What the exercise asks →
Write out the whole listing word for word.

** start Data lines **

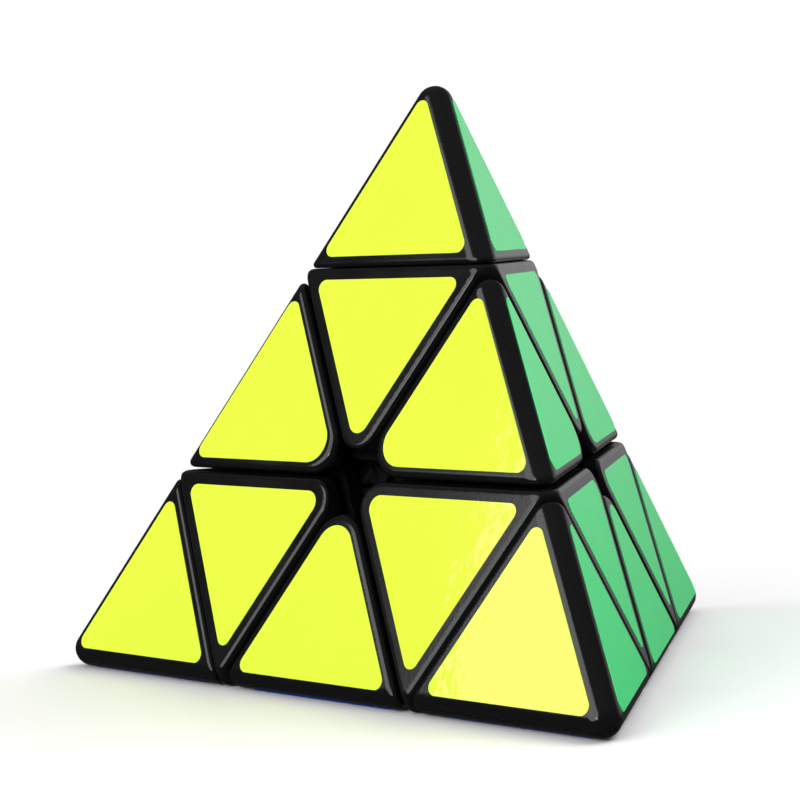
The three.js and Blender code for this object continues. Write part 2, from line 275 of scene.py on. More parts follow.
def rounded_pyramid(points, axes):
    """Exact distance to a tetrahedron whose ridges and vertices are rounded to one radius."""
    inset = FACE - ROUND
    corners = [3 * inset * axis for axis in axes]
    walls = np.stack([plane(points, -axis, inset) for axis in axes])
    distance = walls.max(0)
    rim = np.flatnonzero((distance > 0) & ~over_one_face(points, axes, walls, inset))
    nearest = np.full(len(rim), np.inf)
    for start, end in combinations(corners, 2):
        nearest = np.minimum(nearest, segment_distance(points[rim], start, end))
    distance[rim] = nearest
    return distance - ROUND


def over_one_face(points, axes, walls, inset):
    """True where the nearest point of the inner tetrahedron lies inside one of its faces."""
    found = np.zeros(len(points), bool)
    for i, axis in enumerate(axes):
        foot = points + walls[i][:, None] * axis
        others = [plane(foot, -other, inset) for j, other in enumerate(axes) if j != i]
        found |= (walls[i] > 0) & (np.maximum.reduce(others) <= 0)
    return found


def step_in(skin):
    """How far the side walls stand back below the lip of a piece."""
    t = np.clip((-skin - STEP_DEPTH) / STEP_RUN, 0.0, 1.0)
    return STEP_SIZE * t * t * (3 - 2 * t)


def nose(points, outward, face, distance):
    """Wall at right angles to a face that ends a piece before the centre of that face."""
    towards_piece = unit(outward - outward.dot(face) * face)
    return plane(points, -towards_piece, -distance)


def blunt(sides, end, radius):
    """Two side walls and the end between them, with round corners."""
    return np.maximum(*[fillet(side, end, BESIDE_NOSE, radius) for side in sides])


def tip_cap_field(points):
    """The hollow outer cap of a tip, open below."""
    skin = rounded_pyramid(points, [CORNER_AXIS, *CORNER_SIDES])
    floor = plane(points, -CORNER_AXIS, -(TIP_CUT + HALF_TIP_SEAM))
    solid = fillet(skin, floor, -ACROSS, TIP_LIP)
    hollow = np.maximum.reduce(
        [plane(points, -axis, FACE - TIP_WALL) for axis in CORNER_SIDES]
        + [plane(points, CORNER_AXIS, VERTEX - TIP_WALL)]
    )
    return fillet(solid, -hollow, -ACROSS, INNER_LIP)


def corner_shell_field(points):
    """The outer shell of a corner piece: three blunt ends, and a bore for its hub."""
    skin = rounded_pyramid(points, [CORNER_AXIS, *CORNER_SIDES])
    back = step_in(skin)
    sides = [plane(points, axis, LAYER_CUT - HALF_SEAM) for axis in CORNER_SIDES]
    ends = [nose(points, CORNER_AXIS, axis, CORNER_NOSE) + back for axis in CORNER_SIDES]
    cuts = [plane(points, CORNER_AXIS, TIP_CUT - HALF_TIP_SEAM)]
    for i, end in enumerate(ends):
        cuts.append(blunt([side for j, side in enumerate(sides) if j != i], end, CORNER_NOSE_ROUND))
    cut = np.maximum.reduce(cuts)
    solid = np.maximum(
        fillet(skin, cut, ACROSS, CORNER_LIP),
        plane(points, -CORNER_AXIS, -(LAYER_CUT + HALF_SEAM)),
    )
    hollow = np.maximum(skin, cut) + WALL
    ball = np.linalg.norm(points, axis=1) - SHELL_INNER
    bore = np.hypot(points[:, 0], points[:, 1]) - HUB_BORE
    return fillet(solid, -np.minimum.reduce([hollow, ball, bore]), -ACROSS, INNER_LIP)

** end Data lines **

Task output →
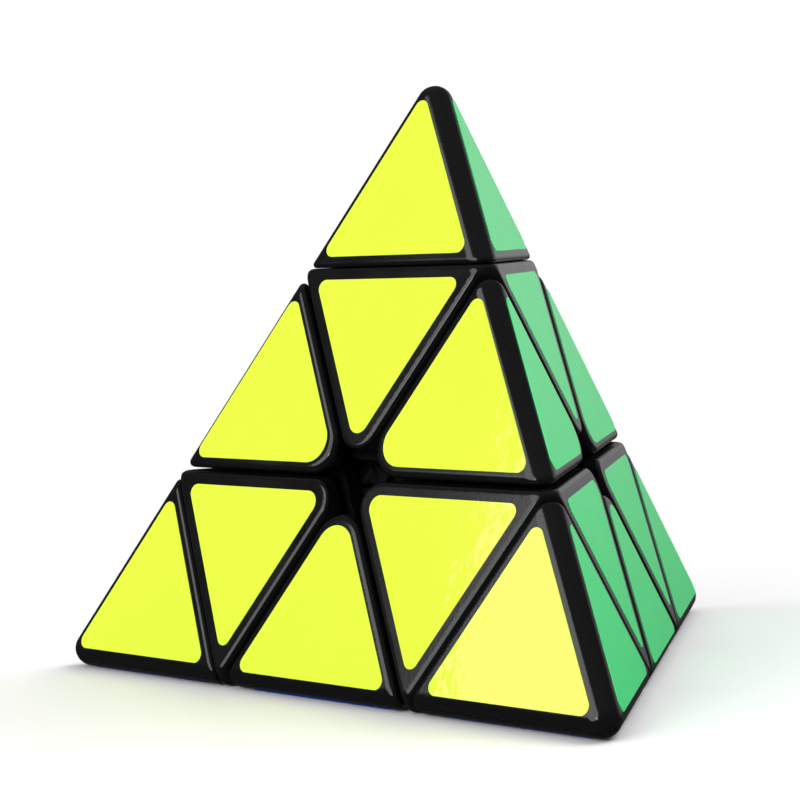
The three.js and Blender code for this object continues. Write part 2, from line 275 of scene.py on. More parts follow.
def rounded_pyramid(points, axes):
    """Exact distance to a tetrahedron whose ridges and vertices are rounded to one radius."""
    inset = FACE - ROUND
    corners = [3 * inset * axis for axis in axes]
    walls = np.stack([plane(points, -axis, inset) for axis in axes])
    distance = walls.max(0)
    rim = np.flatnonzero((distance > 0) & ~over_one_face(points, axes, walls, inset))
    nearest = np.full(len(rim), np.inf)
    for start, end in combinations(corners, 2):
        nearest = np.minimum(nearest, segment_distance(points[rim], start, end))
    distance[rim] = nearest
    return distance - ROUND


def over_one_face(points, axes, walls, inset):
    """True where the nearest point of the inner tetrahedron lies inside one of its faces."""
    found = np.zeros(len(points), bool)
    for i, axis in enumerate(axes):
        foot = points + walls[i][:, None] * axis
        others = [plane(foot, -other, inset) for j, other in enumerate(axes) if j != i]
        found |= (walls[i] > 0) & (np.maximum.reduce(others) <= 0)
    return found


def step_in(skin):
    """How far the side walls stand back below the lip of a piece."""
    t = np.clip((-skin - STEP_DEPTH) / STEP_RUN, 0.0, 1.0)
    return STEP_SIZE * t * t * (3 - 2 * t)


def nose(points, outward, face, distance):
    """Wall at right angles to a face that ends a piece before the centre of that face."""
    towards_piece = unit(outward - outward.dot(face) * face)
    return plane(points, -towards_piece, -distance)


def blunt(sides, end, radius):
    """Two side walls and the end between them, with round corners."""
    return np.maximum(*[fillet(side, end, BESIDE_NOSE, radius) for side in sides])


def tip_cap_field(points):
    """The hollow outer cap of a tip, open below."""
    skin = rounded_pyramid(points, [CORNER_AXIS, *CORNER_SIDES])
    floor = plane(points, -CORNER_AXIS, -(TIP_CUT + HALF_TIP_SEAM))
    solid = fillet(skin, floor, -ACROSS, TIP_LIP)
    hollow = np.maximum.reduce(
        [plane(points, -axis, FACE - TIP_WALL) for axis in CORNER_SIDES]
        + [plane(points, CORNER_AXIS, VERTEX - TIP_WALL)]
    )
    return fillet(solid, -hollow, -ACROSS, INNER_LIP)


def corner_shell_field(points):
    """The outer shell of a corner piece: three blunt ends, and a bore for its hub."""
    skin = rounded_pyramid(points, [CORNER_AXIS, *CORNER_SIDES])
    back = step_in(skin)
    sides = [plane(points, axis, LAYER_CUT - HALF_SEAM) for axis in CORNER_SIDES]
    ends = [nose(points, CORNER_AXIS, axis, CORNER_NOSE) + back for axis in CORNER_SIDES]
    cuts = [plane(points, CORNER_AXIS, TIP_CUT - HALF_TIP_SEAM)]
    for i, end in enumerate(ends):
        cuts.append(blunt([side for j, side in enumerate(sides) if j != i], end, CORNER_NOSE_ROUND))
    cut = np.maximum.reduce(cuts)
    solid = np.maximum(
        fillet(skin, cut, ACROSS, CORNER_LIP),
        plane(points, -CORNER_AXIS, -(LAYER_CUT + HALF_SEAM)),
    )
    hollow = np.maximum(skin, cut) + WALL
    ball = np.linalg.norm(points, axis=1) - SHELL_INNER
    bore = np.hypot(points[:, 0], points[:, 1]) - HUB_BORE
    return fillet(solid, -np.minimum.reduce([hollow, ball, bore]), -ACROSS, INNER_LIP)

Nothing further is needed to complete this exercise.